Now my shoulders hurt and my arms don't fit properly and everything is weird.  I don't quite know what happened or how, exactly.  I can't even say if it was all in one day or if it slowly crept up on me.  I just know that I used to be one way and now I am another and I don't like it one bit.

When I lie on my side my elbow feels strange, as though everything is bent in a not quite right way.  My shoulder gets sore much more quickly than it used to, and I have to turn and flip about a lot more than before.  I move my arms about from position to position, looking for that effortless comfort I once enjoyed, but it is elusive.

I don't know for sure what caused this.  I have been working out, but having more muscle mass on my shoulders and arms should make things easier rather than harder.  I can't see why padding myself would make me hurt, and these changes seem to continue regardless of how frequently or recently I have lifted.  The obvious answer then is that I am simply getting older and feeling the effects.  Mostly I feel great about my body, since I don't get fussed about greying hair or receding hairline and those are the only really notable concessions to age so far.  But this arm sleep thing seems like the first real sign of ageing that I can't just ignore.
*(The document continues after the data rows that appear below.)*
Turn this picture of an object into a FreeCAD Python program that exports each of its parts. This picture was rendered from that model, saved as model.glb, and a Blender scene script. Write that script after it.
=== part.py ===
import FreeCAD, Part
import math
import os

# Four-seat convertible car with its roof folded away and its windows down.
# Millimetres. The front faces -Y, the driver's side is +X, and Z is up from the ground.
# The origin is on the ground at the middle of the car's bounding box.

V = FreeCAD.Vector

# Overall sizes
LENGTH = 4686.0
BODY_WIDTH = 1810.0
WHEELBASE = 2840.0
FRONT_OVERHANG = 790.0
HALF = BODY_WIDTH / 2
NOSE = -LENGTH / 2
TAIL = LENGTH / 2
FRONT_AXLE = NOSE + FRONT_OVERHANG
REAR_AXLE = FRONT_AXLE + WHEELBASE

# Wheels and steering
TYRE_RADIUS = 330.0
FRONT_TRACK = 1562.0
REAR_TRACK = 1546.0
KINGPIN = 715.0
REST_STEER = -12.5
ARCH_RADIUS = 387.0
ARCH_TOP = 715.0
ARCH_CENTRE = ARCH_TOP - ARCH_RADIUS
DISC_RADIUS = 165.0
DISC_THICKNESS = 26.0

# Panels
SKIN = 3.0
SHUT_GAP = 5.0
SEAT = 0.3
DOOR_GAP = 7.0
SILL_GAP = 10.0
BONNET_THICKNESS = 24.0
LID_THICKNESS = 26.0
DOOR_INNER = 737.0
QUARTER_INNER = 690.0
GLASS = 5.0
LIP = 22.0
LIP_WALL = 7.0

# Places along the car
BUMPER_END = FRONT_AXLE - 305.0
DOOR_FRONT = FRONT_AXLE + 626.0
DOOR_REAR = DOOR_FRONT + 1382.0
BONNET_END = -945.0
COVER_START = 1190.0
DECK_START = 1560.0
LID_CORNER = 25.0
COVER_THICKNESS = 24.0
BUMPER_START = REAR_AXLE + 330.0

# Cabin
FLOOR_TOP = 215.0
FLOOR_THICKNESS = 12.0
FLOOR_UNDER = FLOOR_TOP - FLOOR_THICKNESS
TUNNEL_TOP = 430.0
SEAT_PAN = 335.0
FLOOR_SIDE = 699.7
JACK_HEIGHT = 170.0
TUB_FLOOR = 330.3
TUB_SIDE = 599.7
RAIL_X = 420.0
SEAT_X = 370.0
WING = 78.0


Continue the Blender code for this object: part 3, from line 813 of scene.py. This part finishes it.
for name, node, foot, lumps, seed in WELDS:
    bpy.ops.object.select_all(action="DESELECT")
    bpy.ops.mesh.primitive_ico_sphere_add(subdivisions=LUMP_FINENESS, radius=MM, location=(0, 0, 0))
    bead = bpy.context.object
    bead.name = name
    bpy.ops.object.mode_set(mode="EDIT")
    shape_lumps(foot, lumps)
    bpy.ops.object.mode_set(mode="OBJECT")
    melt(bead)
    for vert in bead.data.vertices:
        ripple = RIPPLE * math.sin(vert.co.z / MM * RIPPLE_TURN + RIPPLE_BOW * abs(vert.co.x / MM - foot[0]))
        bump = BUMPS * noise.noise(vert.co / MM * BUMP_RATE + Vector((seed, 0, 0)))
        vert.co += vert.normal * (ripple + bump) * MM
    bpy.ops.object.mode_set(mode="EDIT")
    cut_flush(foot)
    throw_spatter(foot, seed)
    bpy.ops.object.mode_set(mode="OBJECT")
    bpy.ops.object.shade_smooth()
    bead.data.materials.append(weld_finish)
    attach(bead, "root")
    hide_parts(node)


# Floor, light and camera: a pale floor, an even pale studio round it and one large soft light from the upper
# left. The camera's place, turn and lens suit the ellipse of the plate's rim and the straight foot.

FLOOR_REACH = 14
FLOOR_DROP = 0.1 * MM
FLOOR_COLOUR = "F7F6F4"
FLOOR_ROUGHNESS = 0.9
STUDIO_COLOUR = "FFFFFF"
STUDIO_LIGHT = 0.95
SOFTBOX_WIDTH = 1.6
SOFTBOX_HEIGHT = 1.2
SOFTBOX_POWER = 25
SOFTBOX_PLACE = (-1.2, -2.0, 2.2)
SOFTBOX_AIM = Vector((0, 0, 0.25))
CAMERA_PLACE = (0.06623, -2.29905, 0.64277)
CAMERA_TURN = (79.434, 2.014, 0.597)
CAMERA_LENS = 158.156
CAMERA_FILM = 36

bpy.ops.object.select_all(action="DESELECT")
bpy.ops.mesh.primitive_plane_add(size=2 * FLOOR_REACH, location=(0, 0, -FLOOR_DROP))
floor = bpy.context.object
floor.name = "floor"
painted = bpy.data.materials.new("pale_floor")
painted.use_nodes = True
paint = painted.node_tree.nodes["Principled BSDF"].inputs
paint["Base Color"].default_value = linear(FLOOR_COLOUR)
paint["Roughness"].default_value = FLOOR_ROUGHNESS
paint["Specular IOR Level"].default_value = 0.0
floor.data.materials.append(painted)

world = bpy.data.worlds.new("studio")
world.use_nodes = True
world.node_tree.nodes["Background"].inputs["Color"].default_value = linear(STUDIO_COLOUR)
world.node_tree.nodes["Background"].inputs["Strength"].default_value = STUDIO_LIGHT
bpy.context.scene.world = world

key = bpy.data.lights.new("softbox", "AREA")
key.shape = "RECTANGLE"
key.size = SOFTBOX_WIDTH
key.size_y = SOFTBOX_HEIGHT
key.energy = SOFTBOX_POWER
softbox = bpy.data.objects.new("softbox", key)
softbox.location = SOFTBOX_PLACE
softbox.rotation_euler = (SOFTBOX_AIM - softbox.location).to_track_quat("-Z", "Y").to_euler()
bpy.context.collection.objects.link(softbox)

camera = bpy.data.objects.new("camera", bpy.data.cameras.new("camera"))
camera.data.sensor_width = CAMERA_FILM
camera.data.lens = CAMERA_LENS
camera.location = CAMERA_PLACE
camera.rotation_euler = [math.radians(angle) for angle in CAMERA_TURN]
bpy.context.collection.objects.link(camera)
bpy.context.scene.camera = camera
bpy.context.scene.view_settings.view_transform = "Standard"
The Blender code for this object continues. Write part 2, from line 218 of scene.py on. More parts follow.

It is all very irritating.  Naked Man and I have an ongoing debate where I claim I will feel wonderful forever and he claims I will suddenly be full of pain, weakness, and frailty as my fortieth birthday looms.  I was really hoping to make it to at least 42 or so before having to admit that my age was getting to me... I could have used that extra four years of victorious taunting.

As it is though I think I need to ramp up my pillow usage.  I have used a knee pillow for years, but I think I might need to graduate to a body pillow that I can snuggle with while I sleep.  One arm on top, one on the bottom, and it can provide the knee pillow effect as well.

Extra pillows so I can convince my aching body to just go to sleep.  One more step into the cold clammy blackness of the grave, I guess.